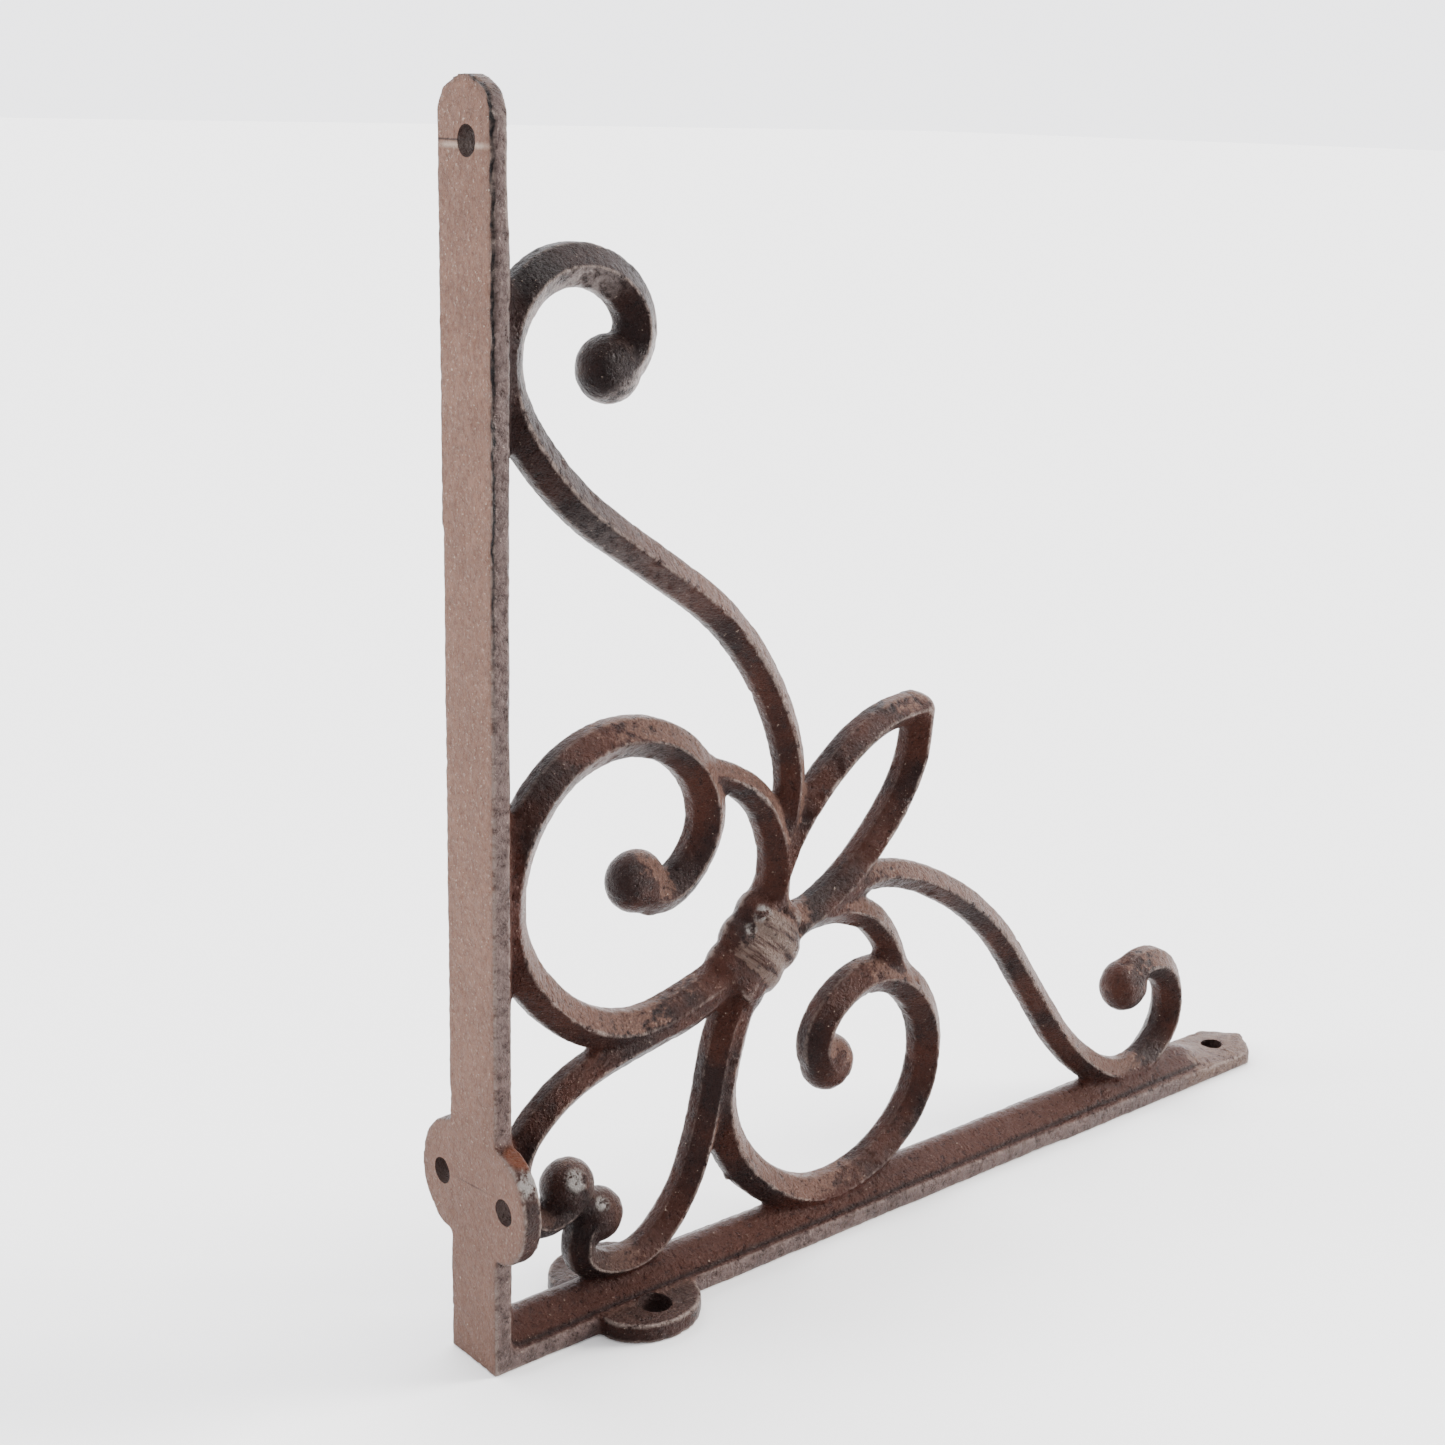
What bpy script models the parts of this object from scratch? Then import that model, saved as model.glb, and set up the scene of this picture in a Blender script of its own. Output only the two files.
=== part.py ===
"""Ornate cast iron shelf bracket: one casting, standing on its shelf leg with the wall leg upright.

The design is laid out in millimetres on the casting's middle plane. There x runs from the outer
corner along the shelf leg, z runs from the outer corner up the wall leg, and y is the depth. The
bars of the wall half are repeated on the shelf half by swapping x and z, because the casting is the
same on both sides of its 45 degree diagonal, but for small differences of hand work in the long
scroll, the leaf, one eye and the tips. In the finished part the origin is the middle of the
underside, and the scene is in metres.
"""
import math

import bmesh
import bpy

MM = 0.001

# Legs, in millimetres
LEG_LENGTH = 241.0
LEG_HALF_WIDTH = 7.8
TIP_HALF_WIDTH = 8.4
WIDENING_START = 140.0
EDGE_THICKNESS = 3.7
CREST_HEIGHT = 8.3
CREST_HALF_WIDTH = 1.0
SHOULDER_INSET = 1.0
CREST_END = 212.0
PLATE_START = 226.0
PLATE_HEIGHT = 4.3
PLATE_EDGE_THICKNESS = 3.5
TIP_ROUND_LENGTH = 6.6
TIP_SMALLEST_HALF_WIDTH = 1.6
WALL_TIP_POWER = 2.0
SHELF_TIP_POWER = 1.3
TIP_STEPS = 6
FALL_STEPS = 4
LEG_MIDDLE = [80.0, 110.0, 140.0, 175.0]

# Screw ears beside the corner, an ellipse in plan on each side of each leg
EAR_CENTRE = 36.8
EAR_HALF_LENGTH = 11.8
EAR_REACH = 17.6
EAR_STEPS = 12
EAR_THICKNESS = 4.0

# Screw holes, square to each outer face: in the tips at a distance from the corner and a depth, and in
# the ears, where they are countersunk from the inside
WALL_TIP_HOLE = (230.3, -1.0)
SHELF_TIP_HOLE = (229.3, 0.0)
TIP_HOLE_RADIUS = 2.7
EAR_HOLE = 36.8
EAR_HOLE_OFFSET = 10.5
EAR_HOLE_RADIUS = 2.65
EAR_HOLE_TOP = 5.2
COUNTERSINK_RADIUS = 4.1
COUNTERSINK_DEPTH = 2.2
CUTTER_OVERRUN = 2.0
HOLE_SIDES = 20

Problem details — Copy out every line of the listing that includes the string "scene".

Solution to this task —
What bpy script models the parts of this object from scratch? Then import that model, saved as model.glb, and set up the scene of this picture in a Blender script of its own. Output only the two files.
underside, and the scene is in metres.